▸ TASK OBJECTIVE
Pull out every line below that holds the word "manifold".

::: DATA SHOWN :::

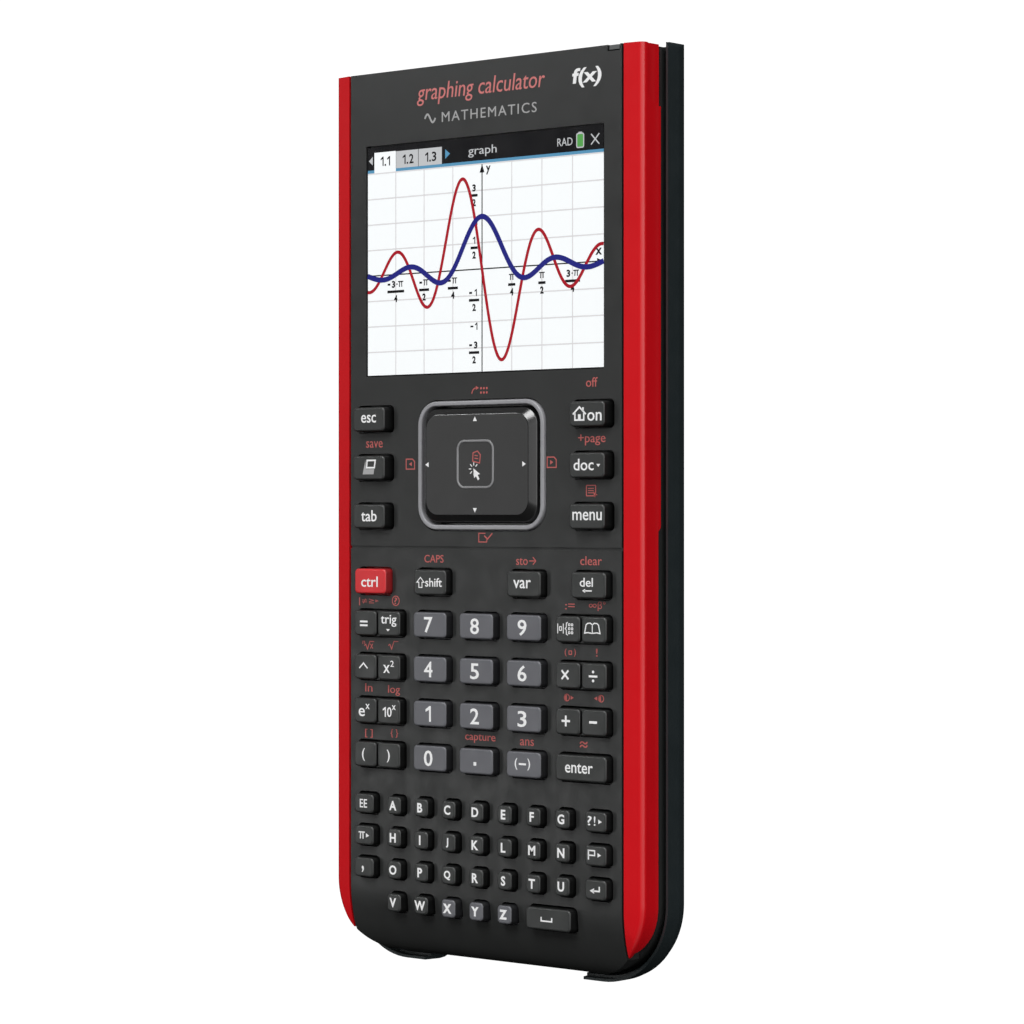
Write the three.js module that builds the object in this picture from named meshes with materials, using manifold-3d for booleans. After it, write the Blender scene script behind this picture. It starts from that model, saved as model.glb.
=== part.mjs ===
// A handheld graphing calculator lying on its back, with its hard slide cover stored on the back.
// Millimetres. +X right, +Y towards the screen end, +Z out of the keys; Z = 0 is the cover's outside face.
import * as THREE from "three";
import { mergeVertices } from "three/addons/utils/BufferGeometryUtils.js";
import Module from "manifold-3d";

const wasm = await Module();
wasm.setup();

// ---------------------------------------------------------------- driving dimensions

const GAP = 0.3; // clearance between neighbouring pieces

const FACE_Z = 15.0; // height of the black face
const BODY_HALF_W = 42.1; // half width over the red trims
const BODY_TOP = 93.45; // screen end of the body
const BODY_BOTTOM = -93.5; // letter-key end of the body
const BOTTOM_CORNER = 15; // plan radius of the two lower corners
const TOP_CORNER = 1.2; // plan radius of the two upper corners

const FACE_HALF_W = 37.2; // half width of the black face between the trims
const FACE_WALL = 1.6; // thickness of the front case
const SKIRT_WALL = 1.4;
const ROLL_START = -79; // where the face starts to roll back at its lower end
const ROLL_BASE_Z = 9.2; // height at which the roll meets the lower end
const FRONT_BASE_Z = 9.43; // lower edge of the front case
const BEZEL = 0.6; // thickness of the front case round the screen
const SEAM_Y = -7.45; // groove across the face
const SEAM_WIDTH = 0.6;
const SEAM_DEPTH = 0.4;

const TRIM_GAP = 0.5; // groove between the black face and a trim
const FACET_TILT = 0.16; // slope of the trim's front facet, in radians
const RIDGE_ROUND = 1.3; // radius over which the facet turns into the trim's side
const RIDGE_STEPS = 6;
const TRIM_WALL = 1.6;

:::

▸ COMPLETE ANSWER
Write the three.js module that builds the object in this picture from named meshes with materials, using manifold-3d for booleans. After it, write the Blender scene script behind this picture. It starts from that model, saved as model.glb.
import Module from "manifold-3d";